** START Raw data **
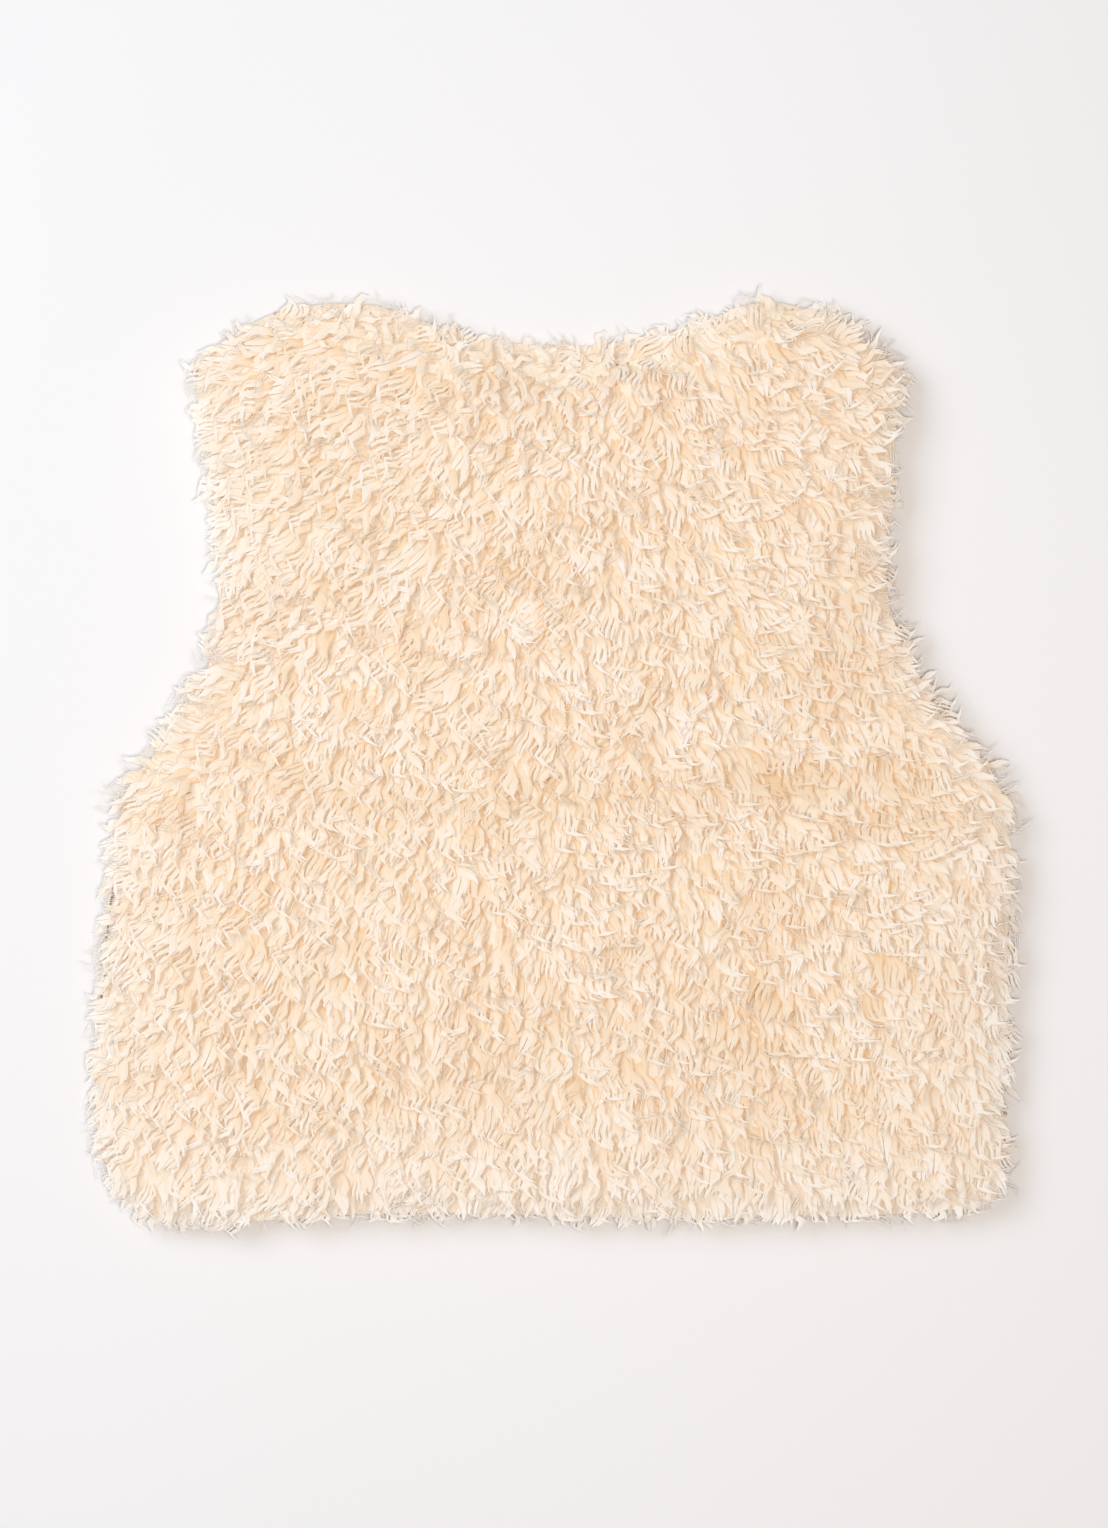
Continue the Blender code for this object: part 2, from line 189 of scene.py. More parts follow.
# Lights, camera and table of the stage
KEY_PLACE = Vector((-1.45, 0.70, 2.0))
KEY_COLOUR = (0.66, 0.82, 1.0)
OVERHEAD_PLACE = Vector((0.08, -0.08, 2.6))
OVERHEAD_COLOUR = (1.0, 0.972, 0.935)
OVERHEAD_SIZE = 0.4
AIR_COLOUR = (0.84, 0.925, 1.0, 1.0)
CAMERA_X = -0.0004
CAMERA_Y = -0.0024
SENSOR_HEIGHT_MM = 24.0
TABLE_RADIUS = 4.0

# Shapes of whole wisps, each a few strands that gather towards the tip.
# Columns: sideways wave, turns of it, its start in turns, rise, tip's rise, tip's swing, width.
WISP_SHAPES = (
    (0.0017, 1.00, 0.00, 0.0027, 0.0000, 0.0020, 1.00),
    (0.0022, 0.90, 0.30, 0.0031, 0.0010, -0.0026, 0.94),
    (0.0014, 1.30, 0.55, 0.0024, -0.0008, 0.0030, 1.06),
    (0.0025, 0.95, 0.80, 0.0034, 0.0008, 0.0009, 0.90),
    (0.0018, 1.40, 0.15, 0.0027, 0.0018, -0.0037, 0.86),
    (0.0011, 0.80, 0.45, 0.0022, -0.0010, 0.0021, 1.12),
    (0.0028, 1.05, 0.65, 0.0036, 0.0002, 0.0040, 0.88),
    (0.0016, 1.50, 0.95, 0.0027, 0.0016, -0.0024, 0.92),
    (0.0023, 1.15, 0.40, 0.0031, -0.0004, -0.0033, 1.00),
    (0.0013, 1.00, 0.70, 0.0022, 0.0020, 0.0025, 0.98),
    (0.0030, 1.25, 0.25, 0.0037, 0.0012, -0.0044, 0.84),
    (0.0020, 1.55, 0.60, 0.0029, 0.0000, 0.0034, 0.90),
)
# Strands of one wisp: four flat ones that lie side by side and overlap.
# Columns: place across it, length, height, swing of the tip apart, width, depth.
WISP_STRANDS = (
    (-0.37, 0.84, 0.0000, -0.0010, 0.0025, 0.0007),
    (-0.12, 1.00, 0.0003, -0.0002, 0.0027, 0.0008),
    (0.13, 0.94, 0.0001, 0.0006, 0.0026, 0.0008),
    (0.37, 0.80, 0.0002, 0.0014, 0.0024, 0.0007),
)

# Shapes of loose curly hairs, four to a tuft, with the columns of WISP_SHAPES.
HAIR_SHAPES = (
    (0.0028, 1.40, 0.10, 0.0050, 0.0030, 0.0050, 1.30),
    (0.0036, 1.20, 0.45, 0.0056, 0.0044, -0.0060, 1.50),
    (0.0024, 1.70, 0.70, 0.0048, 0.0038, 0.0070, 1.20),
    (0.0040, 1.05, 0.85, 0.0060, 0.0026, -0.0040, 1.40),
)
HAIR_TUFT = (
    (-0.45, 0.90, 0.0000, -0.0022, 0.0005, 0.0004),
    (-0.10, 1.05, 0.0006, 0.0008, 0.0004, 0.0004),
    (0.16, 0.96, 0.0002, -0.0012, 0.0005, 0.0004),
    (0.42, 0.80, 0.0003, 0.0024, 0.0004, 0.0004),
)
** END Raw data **
Write out the entire listing exactly.

- _Answer below_:
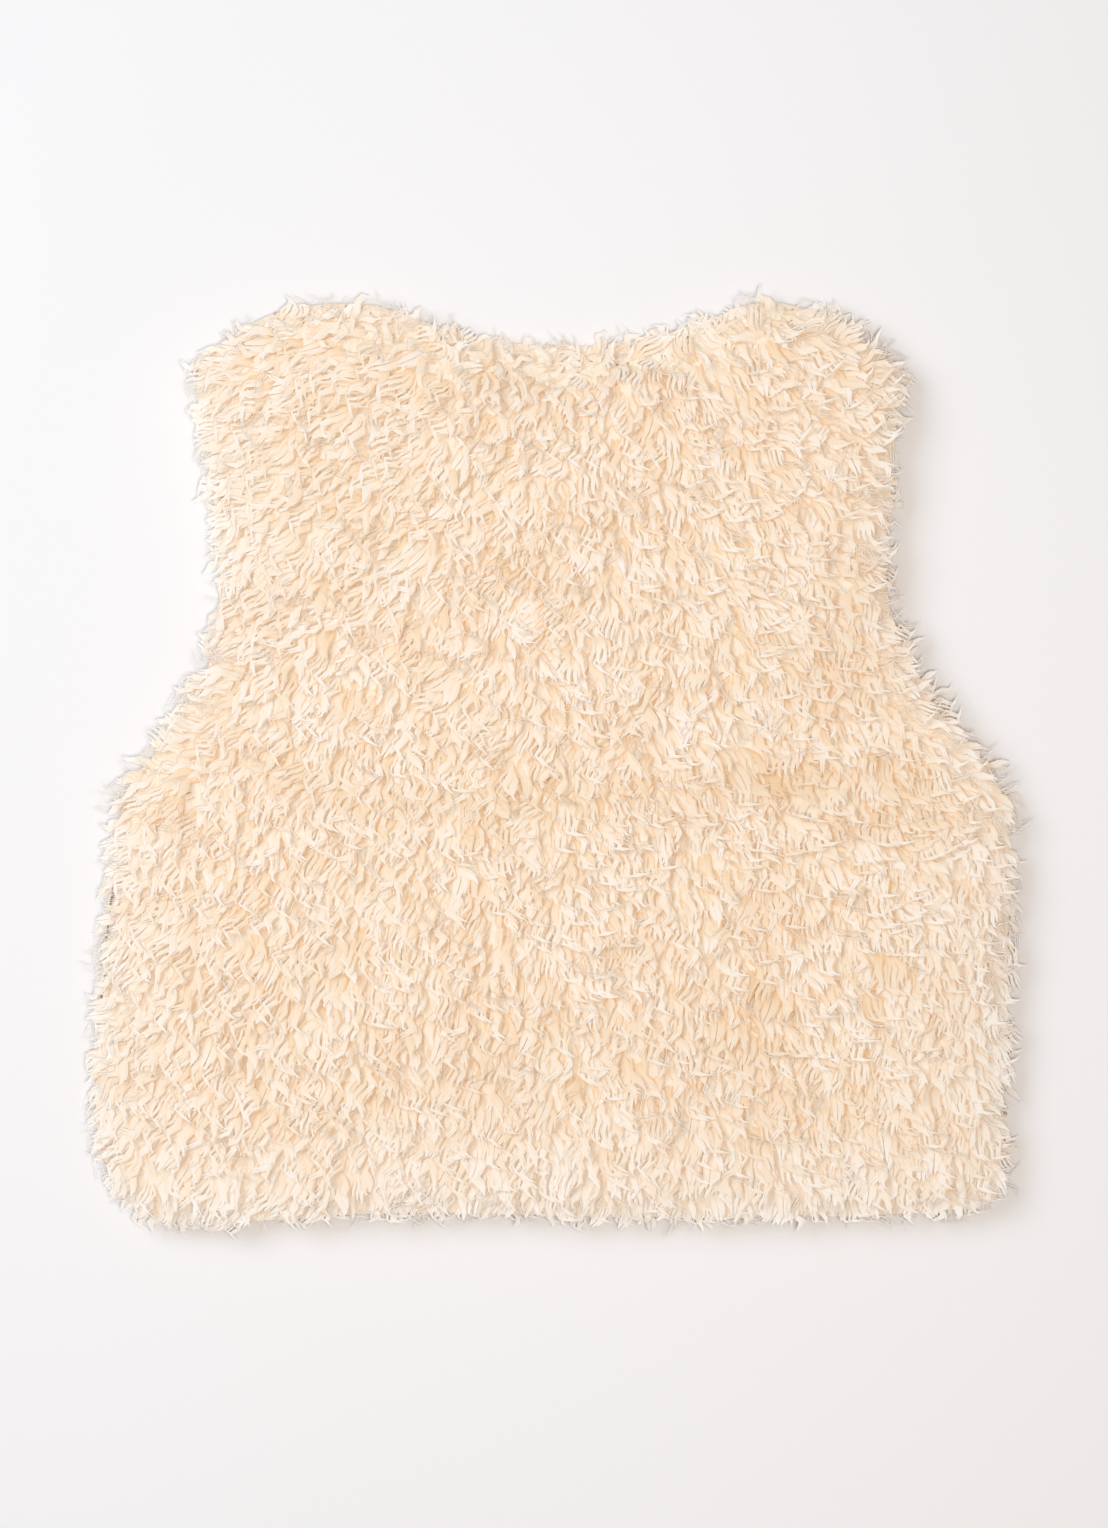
Continue the Blender code for this object: part 2, from line 189 of scene.py. More parts follow.
# Lights, camera and table of the stage
KEY_PLACE = Vector((-1.45, 0.70, 2.0))
KEY_COLOUR = (0.66, 0.82, 1.0)
OVERHEAD_PLACE = Vector((0.08, -0.08, 2.6))
OVERHEAD_COLOUR = (1.0, 0.972, 0.935)
OVERHEAD_SIZE = 0.4
AIR_COLOUR = (0.84, 0.925, 1.0, 1.0)
CAMERA_X = -0.0004
CAMERA_Y = -0.0024
SENSOR_HEIGHT_MM = 24.0
TABLE_RADIUS = 4.0

# Shapes of whole wisps, each a few strands that gather towards the tip.
# Columns: sideways wave, turns of it, its start in turns, rise, tip's rise, tip's swing, width.
WISP_SHAPES = (
    (0.0017, 1.00, 0.00, 0.0027, 0.0000, 0.0020, 1.00),
    (0.0022, 0.90, 0.30, 0.0031, 0.0010, -0.0026, 0.94),
    (0.0014, 1.30, 0.55, 0.0024, -0.0008, 0.0030, 1.06),
    (0.0025, 0.95, 0.80, 0.0034, 0.0008, 0.0009, 0.90),
    (0.0018, 1.40, 0.15, 0.0027, 0.0018, -0.0037, 0.86),
    (0.0011, 0.80, 0.45, 0.0022, -0.0010, 0.0021, 1.12),
    (0.0028, 1.05, 0.65, 0.0036, 0.0002, 0.0040, 0.88),
    (0.0016, 1.50, 0.95, 0.0027, 0.0016, -0.0024, 0.92),
    (0.0023, 1.15, 0.40, 0.0031, -0.0004, -0.0033, 1.00),
    (0.0013, 1.00, 0.70, 0.0022, 0.0020, 0.0025, 0.98),
    (0.0030, 1.25, 0.25, 0.0037, 0.0012, -0.0044, 0.84),
    (0.0020, 1.55, 0.60, 0.0029, 0.0000, 0.0034, 0.90),
)
# Strands of one wisp: four flat ones that lie side by side and overlap.
# Columns: place across it, length, height, swing of the tip apart, width, depth.
WISP_STRANDS = (
    (-0.37, 0.84, 0.0000, -0.0010, 0.0025, 0.0007),
    (-0.12, 1.00, 0.0003, -0.0002, 0.0027, 0.0008),
    (0.13, 0.94, 0.0001, 0.0006, 0.0026, 0.0008),
    (0.37, 0.80, 0.0002, 0.0014, 0.0024, 0.0007),
)

# Shapes of loose curly hairs, four to a tuft, with the columns of WISP_SHAPES.
HAIR_SHAPES = (
    (0.0028, 1.40, 0.10, 0.0050, 0.0030, 0.0050, 1.30),
    (0.0036, 1.20, 0.45, 0.0056, 0.0044, -0.0060, 1.50),
    (0.0024, 1.70, 0.70, 0.0048, 0.0038, 0.0070, 1.20),
    (0.0040, 1.05, 0.85, 0.0060, 0.0026, -0.0040, 1.40),
)
HAIR_TUFT = (
    (-0.45, 0.90, 0.0000, -0.0022, 0.0005, 0.0004),
    (-0.10, 1.05, 0.0006, 0.0008, 0.0004, 0.0004),
    (0.16, 0.96, 0.0002, -0.0012, 0.0005, 0.0004),
    (0.42, 0.80, 0.0003, 0.0024, 0.0004, 0.0004),
)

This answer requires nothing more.